Later that day, my senior theology capstone would use the same classroom and the department chair would peer at the “God Bless America/God Dammit”-decorated blackboard and muse aloud to a tittering collection of seniors about “another interesting lesson” from Professor Harrison. It bothered me that none of them knew anything about the lesson. I wanted to say as much, but I was certain I would have done Doug’s reputation more harm than good with my faltering efforts. It seemed the university wasn’t sure what to do with him, and it felt like he knew the clock was ticking. Once, while sitting in the back of the computer lab, I heard one professor tell her students that Doug “didn’t believe in the Bible” and had no place teaching about it. I, seething, immediately emailed the provost and recommended that professor be officially corrected or at least gagged.

My timeline really begins to fuzz here, but there came a Sunday when Doug was no longer one of the pastors at the church. It was announced that he needed more time to focus on his dissertation or something vague like that, but most of us felt there were details larger than a dissertation that were being left unsaid. The only basis for our suspicions was the abruptness of it all; the church had trumpeted unity and honesty and had bade fond farewells to lesser-involved members many times over, and now Doug was gone in what seemed like a breath. That spring semester was his last at the university. He announced it in class one day and I sat in my seat feeling very sad for these freshmen who had allowed their worlds to be shaped by him and wouldn’t be able to glean more classroom opportunities from him. It was frustrating, too, that I had never stepped up, never invited him into my life the way I had so wanted to. I have a very thin memory of us sharing a goodbye, and I believe he said something very sweet (Doug is a sweet person, the way few truly are) and called me ‘friend’, which soothed and stung at the same time, because I knew it was sincere but it felt so undeserved.
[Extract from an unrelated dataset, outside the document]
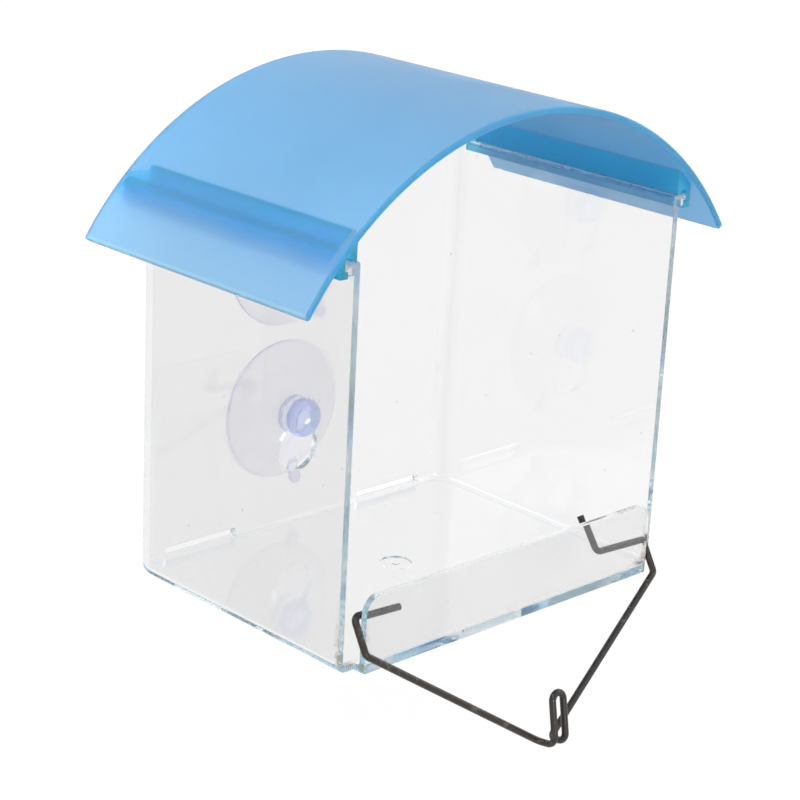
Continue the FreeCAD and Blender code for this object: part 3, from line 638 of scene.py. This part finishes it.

Now Doug lives in a big city in a state with a southern accent. He has a Web site that encourages and teaches people to write letters to their friends and family instead of buying gifts. One day he discovered via Facebook that, by some fluke of comings and goings, we had a mutual friend who was not from our university/church circles. I had graduated the university with one class left to take, and it took me three years to get around to it. When I did, it was at a Sacramento community college and one of my classmates was a coworker of my housemate. We only ever chatted briefly, but, like you do, joined up on Facebook. Eventually the really cool tech company transferred her to the big city in the southern state, and for a while she was Doug’s coworker. “How do you know Grace?” he posted. I explained and he replied, “small world.” “I wonder how much longer,” I wrote back, “until the ‘small world’ concept simply becomes reality and we just say ‘world’.” He responded, “that made me smile,” which made me more proud than he probably would have guessed.